Name classification task using RNN model 
지금까지의 char-char prediction은 many to many의 구조
이 경우는 many(name) to one(class)의 구조

char => ascii code as index => embedding cell => RNN => softmax output
"""

'\nName classification task using RNN model \n지금까지의 char-char prediction은 many to many의 구조\n이 경우는 many(name) to one(class)의 구조\n\nchar => ascii code as index => embedding cell => RNN => softmax output\n'

In [16]:
# 필요한 라이브러리
import time
import math
import csv
import gzip
import torch
import torch.nn as nn
from torch.autograd import Variable
from torch.utils.data import Dataset, DataLoader
from torch.nn.utils.rnn import pack_padded_sequence, pad_packed_sequence

In [17]:
# Name Dataset 클래스 정의
class NameDataset(Dataset):
    # 데이터 파일 가져와서 추출
    def __init__(self, is_train_set=False):
        if is_train_set: # training set인 경우
            filename = './data/names_train.csv.gz'
        else:            # test set인 경우
            filename = './data/names_test.csv.gz'
        with gzip.open(filename, "rt") as f:
            reader = csv.reader(f)
            rows = list(reader)
        
        self.names = [row[0] for row in rows]
        self.countries = [row[1] for row in rows]
        self.len = len(self.countries)
        
        # 데이터셋에 포함된 나라를 중복없이 담은 리스트
        self.country_list = list(sorted(set(self.countries)))
    
    # row index가 주어졌을 때 해당 row의 item 가져오는 함수
    def __getitem__(self, idx):
        return self.names[idx], self.countries[idx]
    
    # 전체 데이터셋의 길이
    def __len__(self):
        return self.len
    
    # country_list 가져오는 함수
    def get_countries(self):
        return self.country_list
    
    # country_list에서 특정 idx의 country만 가져오는 함수
    # idx로 country에 접근
    def idx2country(self, idx):
        return self.country_list[idx]
    
    # country_list에서 특정 country의 idx만 가져오는 함수
    # country로 idx에 접근
    def country2idx(self, country):
        return self.country_list.index(country)

In [18]:
# Hyper parameters & DataLoaders
emb_size = 100
hidden_size = 100
num_chars = 128 # ASCII
num_classes = 18

In [25]:
# RNN classifier 클래스 정의
class RNNClassifier(nn.Module):
    def __init__(self, input_size, emb_size, hidden_size, output_size, n_layers=1):
        super(RNNClassifier, self).__init__()
        self.input_size = input_size
        self.emb_size = emb_size
        self.hidden_size = hidden_size
        self.output_size = output_size
        self.n_layers = n_layers

        self.embedding = nn.Embedding(self.input_size, self.emb_size)
        self.gru = nn.GRU(self.emb_size, self.hidden_size, self.n_layers)
        self.fc = nn.Linear(self.hidden_size, self.output_size)
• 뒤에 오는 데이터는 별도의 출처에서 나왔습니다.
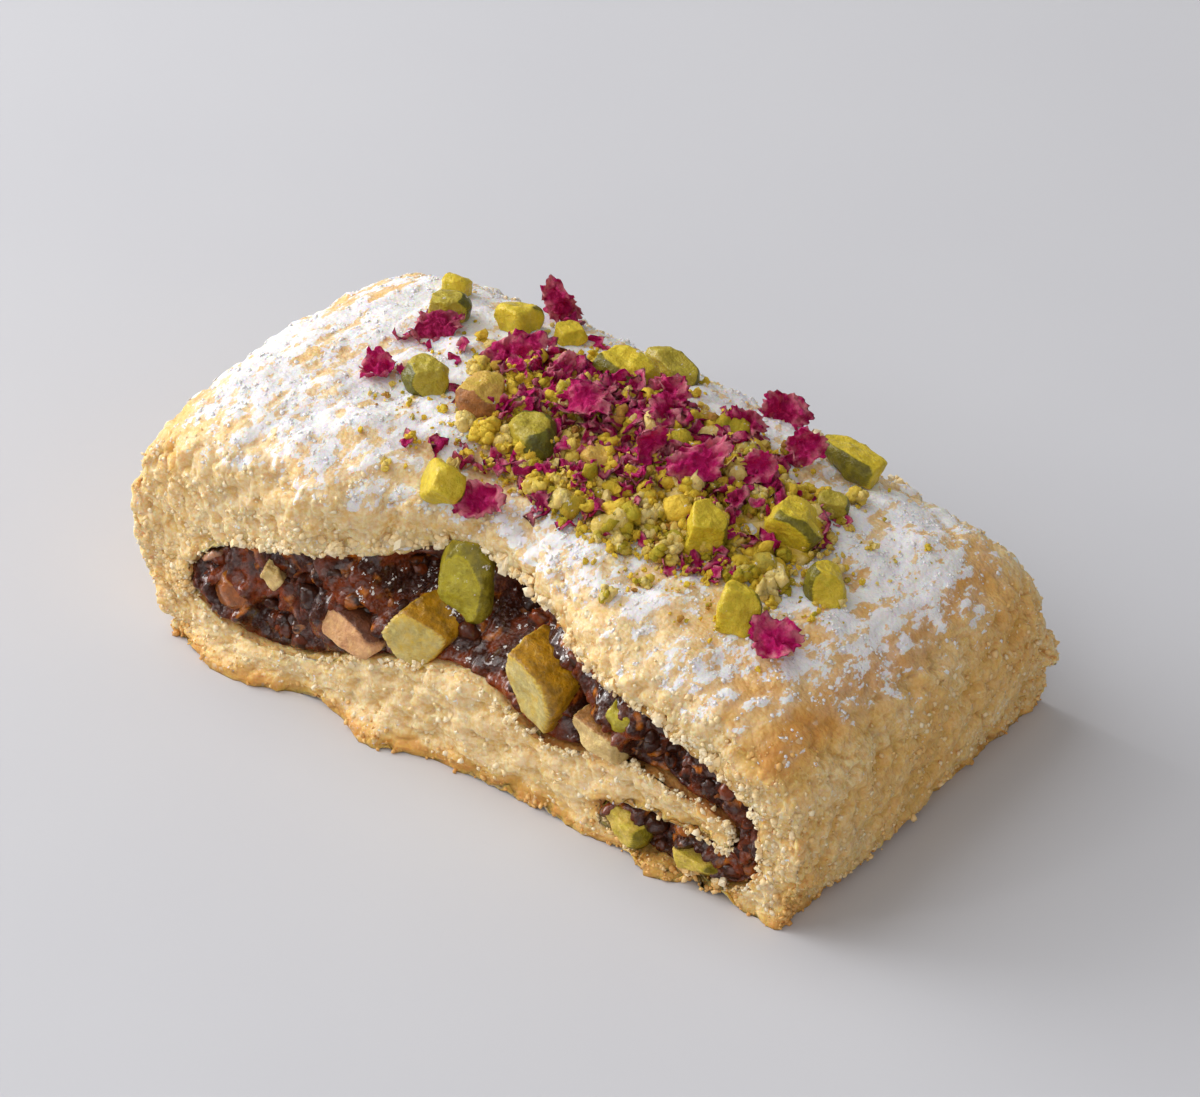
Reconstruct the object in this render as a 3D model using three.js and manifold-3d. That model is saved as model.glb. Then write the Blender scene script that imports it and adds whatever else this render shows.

    def forward(self, input):
        # input's shape: (batch_size, sequence_length)
        batch_size = input.size(0)
        
        # transpose 취함. 
        # input's shape: (sequence_length, batch_size)
        input = input.t()
        
        # Embedding forwarding
        # embedding output's shape: (sequence_length, batch_size, emb_size)
        emb_out = self.embedding(input)
        
        # hidden 초기화
        hidden = self._init_hidden(batch_size)
        
        # RNN forwarding
        
        rnn_out, hidden = self.gru(emb_out, hidden)
        print("rnn_out.shape:", rnn_out.shape)
        print("hidden.shape:", hidden.shape)
        
        # FC forwarding
        # 마지막 cell의 hidden == 마지막 cell의 output이라서 FC input으로 hidden 쓴다.
        fc_out = self.fc(hidden)
        print(fc_out.shape)
        
        return fc_out
        
    def _init_hidden(self, batch_size):
        hidden = torch.zeros(self.n_layers, batch_size, self.hidden_size)
        return Variable(hidden)

In [26]:
# string => ASCII array로 변환 함수
def str2ascii_arr(string):
    arr = [ord(c) for c in string]
    return arr, len(arr)

# 여러개의 input string을 처리할 때 sequence_length를 맞추기 위한 zero padding
# 함수의 인자 input_seq: padding 처리하고 싶은 input 문자열들 (여러개)
#             seq_lengths: 각 문자열들의 길이 (여러개)
def zero_padding_sequences(vectorized_seqs, seq_lengths):
    seq_tensor = torch.zeros((len(vectorized_seqs), seq_lengths.max())).long()
    for idx, (seq, seq_len) in enumerate(zip(vectorized_seqs, seq_lengths)):
        seq_tensor[idx, :seq_len] = torch.LongTensor(seq) # 앞에서부터 원래 seq 길이까지는 원래 seq들로 채우고 뒤에는 초기화한대로 0이 됨
        
    return seq_tensor

def make_variables(names):
    sequence_and_length = [str2ascii_arr(name) for name in names]
    vectorized_seqs = [sl[0] for sl in sequence_and_length]  # name ascii code만 저장된 리스트
    
    seq_lengths = torch.LongTensor([sl[1] for sl in sequence_and_length]) # name 길이만 저장된 리스트
    return zero_padding_sequences(vectorized_seqs, seq_lengths)

In [30]:
if __name__ == '__main__':
    names = ['adylov', 'solan', 'hard', 'san']
    classifier = RNNClassifier(num_chars, emb_size, hidden_size, num_classes)
    
    print("<<< without zero padding >>>")
    for name in names:
        print("input name:", name)
        arr, _ = str2ascii_arr(name)
        inp = Variable(torch.LongTensor([arr]))
        out = classifier(inp)
        print("in", inp.size(), "out", out.size())
        print("\n")

    print("\n<<< with zero padding>>>")
    inputs = make_variables(names)
    out = classifier(inputs)
    print("batch in", inputs.size(), "batch out", out.size())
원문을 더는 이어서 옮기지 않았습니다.